By MARTHA MENDOZA
ALBUQUERQUE, N.M. (AP) - A new Air Force report concludes that
the ``alien bodies'' that were supposedly covered up along with the
crash of a flying saucer in Roswell in 1947 were actually
crash-test dummies used in parachute experiments, a UFO skeptic
says.
Air Force spokeswoman Gloria Cales said Friday that a follow-up
report to the 1994 debunking of the so-called Roswell Incident will
be released Tuesday, but she refused to discuss details.
However, a publisher of the Skeptics UFO Newsletter said he has
seen the report and it concludes that dummies used in high-altitude
parachute tests in the late 1950s were the basis of reports of
alien bodies.
``The theory is that some of these reports of alien bodies might
have been mistaken memories of some experiments that the Air Force
conducted in New Mexico in the late 1950s, 10 years later, using
dummies to test high-altitude parachutes,'' said Philip Klass,
publisher of the Skeptics UFO Newsletter in Washington.

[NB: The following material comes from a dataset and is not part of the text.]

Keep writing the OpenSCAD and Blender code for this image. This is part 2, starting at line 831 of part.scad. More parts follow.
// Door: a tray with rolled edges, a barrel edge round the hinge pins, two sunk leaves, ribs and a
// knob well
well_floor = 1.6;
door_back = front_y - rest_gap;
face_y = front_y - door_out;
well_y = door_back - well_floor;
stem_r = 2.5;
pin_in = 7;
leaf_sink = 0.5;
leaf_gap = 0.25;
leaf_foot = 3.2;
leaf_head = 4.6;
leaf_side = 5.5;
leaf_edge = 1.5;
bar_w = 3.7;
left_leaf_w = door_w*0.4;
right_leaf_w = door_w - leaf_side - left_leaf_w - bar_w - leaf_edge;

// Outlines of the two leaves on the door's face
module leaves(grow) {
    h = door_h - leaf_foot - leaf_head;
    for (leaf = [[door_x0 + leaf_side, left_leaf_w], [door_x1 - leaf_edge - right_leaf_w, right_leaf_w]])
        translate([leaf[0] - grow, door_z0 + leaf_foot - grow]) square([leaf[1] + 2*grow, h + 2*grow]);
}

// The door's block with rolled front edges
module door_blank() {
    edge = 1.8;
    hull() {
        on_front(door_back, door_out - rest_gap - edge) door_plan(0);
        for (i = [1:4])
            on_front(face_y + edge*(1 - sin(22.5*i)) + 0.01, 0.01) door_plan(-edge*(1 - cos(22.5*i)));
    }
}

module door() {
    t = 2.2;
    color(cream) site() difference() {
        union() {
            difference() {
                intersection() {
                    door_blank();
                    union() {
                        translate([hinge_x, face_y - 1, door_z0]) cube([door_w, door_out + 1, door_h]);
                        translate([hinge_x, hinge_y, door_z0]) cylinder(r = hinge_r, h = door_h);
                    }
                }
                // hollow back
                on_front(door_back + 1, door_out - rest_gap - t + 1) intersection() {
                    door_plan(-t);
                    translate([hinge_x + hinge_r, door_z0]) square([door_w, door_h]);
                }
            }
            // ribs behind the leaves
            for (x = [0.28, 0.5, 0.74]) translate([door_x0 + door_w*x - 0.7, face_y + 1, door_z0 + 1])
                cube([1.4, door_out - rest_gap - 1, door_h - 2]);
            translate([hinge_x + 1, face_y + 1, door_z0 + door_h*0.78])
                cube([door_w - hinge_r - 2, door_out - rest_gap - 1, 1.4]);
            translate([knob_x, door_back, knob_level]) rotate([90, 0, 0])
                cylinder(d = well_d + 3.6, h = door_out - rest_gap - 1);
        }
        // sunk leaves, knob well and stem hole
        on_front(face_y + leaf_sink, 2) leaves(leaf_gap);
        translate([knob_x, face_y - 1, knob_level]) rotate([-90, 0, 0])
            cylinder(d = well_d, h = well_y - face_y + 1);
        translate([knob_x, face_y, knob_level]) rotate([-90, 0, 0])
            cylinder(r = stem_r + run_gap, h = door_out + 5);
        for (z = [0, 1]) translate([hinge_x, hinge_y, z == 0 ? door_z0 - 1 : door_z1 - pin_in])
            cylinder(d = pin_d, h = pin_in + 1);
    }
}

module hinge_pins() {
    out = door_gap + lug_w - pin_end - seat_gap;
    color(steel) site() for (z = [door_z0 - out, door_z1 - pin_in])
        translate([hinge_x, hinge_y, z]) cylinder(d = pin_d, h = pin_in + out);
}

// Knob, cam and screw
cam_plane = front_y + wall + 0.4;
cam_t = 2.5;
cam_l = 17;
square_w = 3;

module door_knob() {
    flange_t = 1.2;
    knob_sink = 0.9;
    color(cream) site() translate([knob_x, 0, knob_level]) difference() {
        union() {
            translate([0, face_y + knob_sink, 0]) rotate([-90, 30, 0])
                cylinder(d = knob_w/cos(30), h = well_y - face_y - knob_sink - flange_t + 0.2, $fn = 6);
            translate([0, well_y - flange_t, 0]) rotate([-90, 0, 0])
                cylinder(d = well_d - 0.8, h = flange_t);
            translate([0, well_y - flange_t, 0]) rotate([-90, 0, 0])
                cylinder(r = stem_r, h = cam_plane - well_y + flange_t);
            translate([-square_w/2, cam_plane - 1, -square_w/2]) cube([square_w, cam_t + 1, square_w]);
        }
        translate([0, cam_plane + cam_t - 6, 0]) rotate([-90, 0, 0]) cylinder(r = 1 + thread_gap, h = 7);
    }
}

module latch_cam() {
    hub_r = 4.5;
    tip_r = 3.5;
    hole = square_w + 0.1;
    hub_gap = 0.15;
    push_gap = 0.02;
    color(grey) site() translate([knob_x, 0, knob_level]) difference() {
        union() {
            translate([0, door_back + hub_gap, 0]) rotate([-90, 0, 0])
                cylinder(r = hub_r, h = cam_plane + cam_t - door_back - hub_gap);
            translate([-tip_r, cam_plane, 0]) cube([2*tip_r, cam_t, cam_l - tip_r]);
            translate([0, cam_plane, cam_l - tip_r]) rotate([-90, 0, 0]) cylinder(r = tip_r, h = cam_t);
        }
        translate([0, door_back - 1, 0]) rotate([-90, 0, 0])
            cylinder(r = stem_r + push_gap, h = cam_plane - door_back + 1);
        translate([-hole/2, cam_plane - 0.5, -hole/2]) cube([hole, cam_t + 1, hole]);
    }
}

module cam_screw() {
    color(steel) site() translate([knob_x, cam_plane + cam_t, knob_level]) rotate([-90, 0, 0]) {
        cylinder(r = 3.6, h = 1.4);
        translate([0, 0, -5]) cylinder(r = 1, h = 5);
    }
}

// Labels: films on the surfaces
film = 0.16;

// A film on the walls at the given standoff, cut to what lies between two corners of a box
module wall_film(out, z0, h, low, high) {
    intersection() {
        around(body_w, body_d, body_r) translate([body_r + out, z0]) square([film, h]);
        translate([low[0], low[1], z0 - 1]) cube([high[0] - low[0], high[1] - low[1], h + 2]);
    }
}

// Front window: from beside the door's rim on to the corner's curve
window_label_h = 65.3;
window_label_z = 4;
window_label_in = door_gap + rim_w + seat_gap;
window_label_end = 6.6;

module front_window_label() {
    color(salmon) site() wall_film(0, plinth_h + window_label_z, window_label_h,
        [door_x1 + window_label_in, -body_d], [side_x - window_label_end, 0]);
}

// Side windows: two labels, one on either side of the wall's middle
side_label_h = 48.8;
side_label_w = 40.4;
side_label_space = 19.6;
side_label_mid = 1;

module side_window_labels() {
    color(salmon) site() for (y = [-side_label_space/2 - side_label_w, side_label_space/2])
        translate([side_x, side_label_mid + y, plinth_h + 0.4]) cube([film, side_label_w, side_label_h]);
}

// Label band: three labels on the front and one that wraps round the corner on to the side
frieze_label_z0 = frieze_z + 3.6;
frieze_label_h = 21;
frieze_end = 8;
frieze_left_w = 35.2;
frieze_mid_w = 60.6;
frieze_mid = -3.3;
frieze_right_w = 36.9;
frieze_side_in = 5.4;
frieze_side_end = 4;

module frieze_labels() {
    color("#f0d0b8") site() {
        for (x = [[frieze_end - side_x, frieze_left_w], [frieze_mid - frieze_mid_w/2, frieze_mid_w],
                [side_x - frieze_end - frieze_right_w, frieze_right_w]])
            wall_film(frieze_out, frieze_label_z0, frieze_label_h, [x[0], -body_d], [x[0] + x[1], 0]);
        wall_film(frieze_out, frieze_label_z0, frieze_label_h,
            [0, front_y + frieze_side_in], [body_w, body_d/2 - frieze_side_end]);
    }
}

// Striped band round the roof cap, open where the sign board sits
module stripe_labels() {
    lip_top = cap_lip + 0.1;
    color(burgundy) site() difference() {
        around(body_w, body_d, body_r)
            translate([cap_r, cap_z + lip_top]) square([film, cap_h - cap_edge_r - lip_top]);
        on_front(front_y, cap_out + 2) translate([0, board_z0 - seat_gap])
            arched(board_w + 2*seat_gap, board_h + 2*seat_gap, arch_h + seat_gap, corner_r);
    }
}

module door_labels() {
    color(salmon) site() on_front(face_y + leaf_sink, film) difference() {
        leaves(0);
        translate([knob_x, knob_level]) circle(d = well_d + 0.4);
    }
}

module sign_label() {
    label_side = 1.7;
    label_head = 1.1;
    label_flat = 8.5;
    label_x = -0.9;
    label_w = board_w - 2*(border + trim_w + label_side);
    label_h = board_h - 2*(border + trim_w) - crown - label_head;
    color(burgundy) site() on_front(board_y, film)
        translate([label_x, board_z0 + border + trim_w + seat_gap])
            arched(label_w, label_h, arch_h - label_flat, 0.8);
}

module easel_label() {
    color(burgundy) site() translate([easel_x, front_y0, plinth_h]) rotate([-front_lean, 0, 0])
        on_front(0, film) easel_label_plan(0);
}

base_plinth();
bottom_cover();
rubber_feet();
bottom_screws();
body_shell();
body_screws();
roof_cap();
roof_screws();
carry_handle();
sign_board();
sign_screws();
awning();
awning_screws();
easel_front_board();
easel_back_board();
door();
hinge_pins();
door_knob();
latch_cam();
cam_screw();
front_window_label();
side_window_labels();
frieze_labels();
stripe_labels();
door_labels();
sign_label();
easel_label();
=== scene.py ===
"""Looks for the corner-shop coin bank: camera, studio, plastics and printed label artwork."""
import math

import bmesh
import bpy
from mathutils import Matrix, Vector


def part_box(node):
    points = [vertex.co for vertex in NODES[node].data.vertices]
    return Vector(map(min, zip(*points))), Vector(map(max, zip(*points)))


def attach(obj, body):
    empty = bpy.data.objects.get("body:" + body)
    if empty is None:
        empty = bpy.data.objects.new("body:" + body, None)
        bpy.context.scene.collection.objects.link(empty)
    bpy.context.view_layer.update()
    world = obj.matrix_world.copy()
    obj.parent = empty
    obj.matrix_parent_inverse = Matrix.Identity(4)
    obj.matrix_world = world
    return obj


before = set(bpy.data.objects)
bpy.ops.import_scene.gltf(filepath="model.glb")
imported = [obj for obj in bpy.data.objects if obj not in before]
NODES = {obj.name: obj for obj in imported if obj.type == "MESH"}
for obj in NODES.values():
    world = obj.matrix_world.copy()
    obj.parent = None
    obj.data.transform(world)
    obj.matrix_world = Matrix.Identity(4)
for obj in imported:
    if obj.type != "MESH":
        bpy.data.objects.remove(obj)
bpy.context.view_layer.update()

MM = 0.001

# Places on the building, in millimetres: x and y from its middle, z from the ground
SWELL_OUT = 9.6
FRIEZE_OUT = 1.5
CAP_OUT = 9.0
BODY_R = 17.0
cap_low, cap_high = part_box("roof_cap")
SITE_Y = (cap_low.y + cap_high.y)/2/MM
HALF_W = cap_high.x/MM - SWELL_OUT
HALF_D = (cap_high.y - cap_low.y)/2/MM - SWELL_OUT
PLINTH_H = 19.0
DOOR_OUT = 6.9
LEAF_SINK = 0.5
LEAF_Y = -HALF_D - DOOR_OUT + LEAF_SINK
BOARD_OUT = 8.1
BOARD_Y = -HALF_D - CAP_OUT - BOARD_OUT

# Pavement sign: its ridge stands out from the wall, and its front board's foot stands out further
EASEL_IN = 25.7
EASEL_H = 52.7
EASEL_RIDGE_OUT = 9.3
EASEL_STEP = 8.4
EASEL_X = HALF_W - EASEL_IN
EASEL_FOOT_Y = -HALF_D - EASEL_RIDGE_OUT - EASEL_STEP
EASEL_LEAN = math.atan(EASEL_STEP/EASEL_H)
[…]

Klass said he has spoken at length with the report's author, Air
Force historian Capt. James McAndrew. McAndrew refused to comment.

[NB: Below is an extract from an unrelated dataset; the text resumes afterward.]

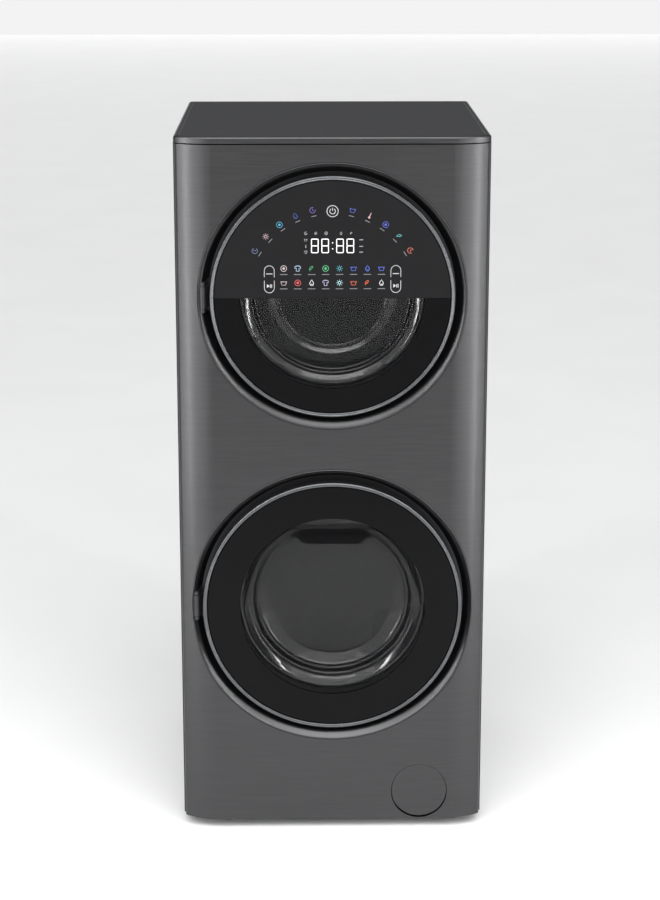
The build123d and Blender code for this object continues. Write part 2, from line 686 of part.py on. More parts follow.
def filter_cover():
    """Round flap, flush with the front, on two pins near its lower edge."""
    y, z = COVER_PIN
    disc = along_y(PUMP_X, PUMP_Z, COVER_RADIUS, FRONT_Y, FRONT_Y + COVER_THICKNESS)
    disc = fillet(disc.edges().group_by(Axis.Y)[0], 1.4)
    for side in (-1, 1):
        ear_x = PUMP_X + side * COVER_EAR_X
        disc -= block(ear_x - 2.5, ear_x + 2.5, FRONT_Y + COVER_SKIN, FRONT_Y + 5, 0, z + 1.8)
        for x in (ear_x - 3.8, ear_x + 3.8):
            disc += block(x - 1.3, x + 1.3, FRONT_Y + 1, y + 1.6, z - 1.6, z + 1.6)
        disc += rod((ear_x - 4, y, z), (ear_x + 4, y, z), COVER_PIN_RADIUS)
    return disc


def filter_cover_frame():
    """Shallow dish behind the flap, with the two ears that hold its pins."""
    y, z = COVER_PIN
    front = FRONT_Y + SHEET + 0.4
    dish = tube_y(PUMP_X, PUMP_Z, COVER_RADIUS + 5, COVER_RADIUS + 1.5, front, FRONT_Y + 12)
    dish -= along_y(PUMP_X, PUMP_Z - COVER_DROP, COVER_RADIUS + 1.5, front - 1, FRONT_Y + 12)
    dish += tube_y(PUMP_X, PUMP_Z, COVER_RADIUS + 5, 37, FRONT_Y + 12, FRONT_Y + 14)
    dish -= block(PUMP_X - 60, PUMP_X + 60, FRONT_Y, -200, 0, PANEL_BOTTOM + 4)
    for side in (-1, 1):
        x = PUMP_X + side * COVER_EAR_X
        dish += block(x - 2, x + 2, y, FRONT_Y + 13, z - 1.3, z + 1.3)
        dish += rod((x - 2, y, z), (x + 2, y, z), 1.3)
        dish -= rod((x - 3, y, z), (x + 3, y, z), COVER_PIN_RADIUS + PIN_FIT)
    return dish


def water_inlet_valve():
    """Double valve body with two threaded hose ends."""
    body = block(INLET_X[0] - 20, INLET_X[1] + 20, 240, REAR_PANEL_Y - 6, INLET_Z - 24, INLET_Z + 24)
    for x in INLET_X:
        body += along_y(x, INLET_Z, 22, REAR_PANEL_Y - 6, REAR_PANEL_Y)
        body += along_y(x, INLET_Z, THREAD_RADIUS, REAR_PANEL_Y, BACK_Y)
        body -= along_y(x, INLET_Z, 7.0, REAR_PANEL_Y - 20, BACK_Y + 5)
        body += upright(x, 258, 13, INLET_Z + 24, INLET_Z + 48)
    return body


def drain_outlet():
    """Elbow that ends in the drain hose's spigot."""
    elbow = along_y(DRAIN_X, DRAIN_Z, 18, REAR_PANEL_Y - 4, REAR_PANEL_Y)
    elbow += along_y(DRAIN_X, DRAIN_Z, DRAIN_RADIUS, REAR_PANEL_Y, BACK_Y)
    elbow += along_y(DRAIN_X, DRAIN_Z, 13, REAR_PANEL_Y - 30, REAR_PANEL_Y)
    elbow += upright(DRAIN_X, REAR_PANEL_Y - 24, 12, DRAIN_Z - 50, DRAIN_Z)
    elbow -= along_y(DRAIN_X, DRAIN_Z, 8, REAR_PANEL_Y - 26, BACK_Y + 5)
    return elbow - upright(DRAIN_X, REAR_PANEL_Y - 24, 8, DRAIN_Z - 60, DRAIN_Z)


def power_gland():
    """Flanged gland for the supply cord."""
    gland = along_y(GLAND_X, GLAND_Z, 9, REAR_PANEL_Y - 10, REAR_PANEL_Y + SHEET)
    gland += along_y(GLAND_X, GLAND_Z, 13, REAR_PANEL_Y + SHEET, REAR_PANEL_Y + 4)
    gland += along_y(GLAND_X, GLAND_Z, 8, REAR_PANEL_Y + 4, BACK_Y - 2)
    return gland - along_y(GLAND_X, GLAND_Z, GLAND_BORE, REAR_PANEL_Y - 20, BACK_Y + 5)


# ---------------------------------------------------------------- dryer


def dryer_drum():
    """Drum with its lifting ribs and the short shaft at its back."""
    drum = drum_shell(UPPER.z, DRYER_RADIUS, DRYER_FRONT_Y, DRYER_BACK_Y, 200.0, SHEET)
    for rib in lifters(UPPER.z, DRYER_RADIUS - SHEET + 0.3, -150, 200, 38):
        drum += rib
    drum += along_y(0, UPPER.z, 40, DRYER_BACK_Y, DRYER_BACK_Y + 6)
    return drum + along_y(0, UPPER.z, 10, DRYER_BACK_Y + 6, REAR_PANEL_Y - 4)


def dryer_bulkhead():
    """Front wall behind the door, with a collar for the drum's mouth and the filter's pocket."""
    y, z = BULKHEAD_Y, UPPER.z
    wall = block(-280, 280, y, y + 3, SHELF_Z, z + 262)
    wall -= along_y(0, z, THROAT_RADIUS + 3, y - 5, y + 5)
    collar = tube_y(0, z, THROAT_RADIUS + 3, THROAT_RADIUS, DOOR_BACK_Y + 16, DRYER_FRONT_Y + 6)
    pocket = block(-FILTER_HALF - 5, FILTER_HALF + 5, y - 22, y, FILTER_BOTTOM - 3, FILTER_TOP - 2)
    pocket -= along_y(0, z, THROAT_RADIUS, y - 40, y + 10)
    wall += collar + pocket
    slot = block(-FILTER_HALF - 1, FILTER_HALF + 1, y - 19, y - 3, FILTER_BOTTOM, z)
    wall -= slot
    for side in (-1, 1):
        x, axle_z = roller_place(side)
        wall += along_y(x, axle_z, 5, y + 3, y + 48)
    return wall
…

UFO believers dismissed the report's suggestions.
``I'm sure I saw those aliens,'' said Frank Kaufmann, 80, a
retired government intelligence agent. He and several military
colleagues were sent to investigate a falling fireball and found a
crashed spaceship and five dead aliens in July 1947, he said.
``One was thrown out, it was up against the arroyo, one was
half-in, half-out, and the other three were inside,'' Kaufmann
said.
Deon Crosby, director of the International UFO Museum and
Research Center in Roswell, said the explanation is an ``insult to
humankind.'' People don't confuse decades, she said.
Kaufmann said the bodies were hairless, with ash-colored skin,
and were no taller than 5-foot-4. The Air Force report said the
dummies ranged between 5-3 and 6-6.
``If you want to keep costs down, would you go to the trouble of
having eyebrows and wigs put on the dummies?'' Klass said.
The Air Force's 1994 report concluded that the alleged flying
saucer debris was the remains of top-secret high-altitude balloons.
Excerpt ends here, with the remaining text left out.